5.2. Transaction Duration
The 2PC protocol is best suited for short-lived transactions. This approach requires locks to be held until the transaction is either committed or aborted, which can lead to performance issues in long-running transactions.
Saga Pattern is more suitable for long-lived transactions since each local transaction is independent. Locks are not held for the entire duration of the saga, minimizing performance bottlenecks.
5.3. Complexity
Two-Phase Commit is simpler to implement in terms of logic since it relies on a single atomic operation. However, it can be challenging to scale and manage due to the need for coordination and the risk of blocking in case of failures.

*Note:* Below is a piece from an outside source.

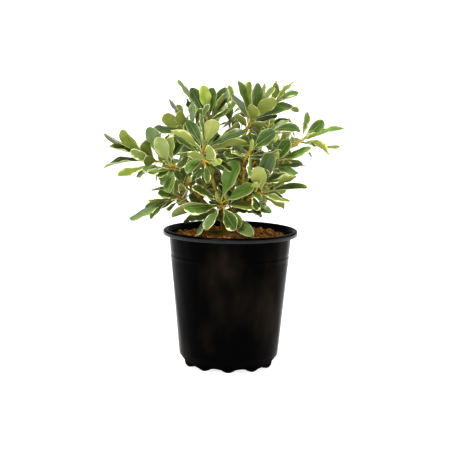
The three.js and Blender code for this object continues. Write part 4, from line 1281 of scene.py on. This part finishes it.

Sagas are more complex to implement because they require defining compensating transactions and managing partial failures.
5.4. Coordination Mechanism
In 2PC we have a central coordinator to manage the whole transaction, making it a single point of failure. Also, a saga can be implemented quite similarly, if we’re talking about an orchestration. Also, when we implement the Saga Pattern, we have the alternative of a more decentralized approach, the choreography.
5.5. Scalability
Usually, strong consistency affects scalability. Therefore, 2PC is less scalable due to the need for coordination and the potential locks to be held across distributed nodes.
On the other hand, the Saga Pattern is more scalable because each service manages its transactions independently.
6. Conclusion
As we’ve seen throughout this article, both approaches address the problem of managing distributed transactions. Each approach has its advantages and disadvantages, that should be carefully considered before choosing one approach. Therefore, the choice may depend on the specific requirements of consistency, scalability, and fault tolerance of the system.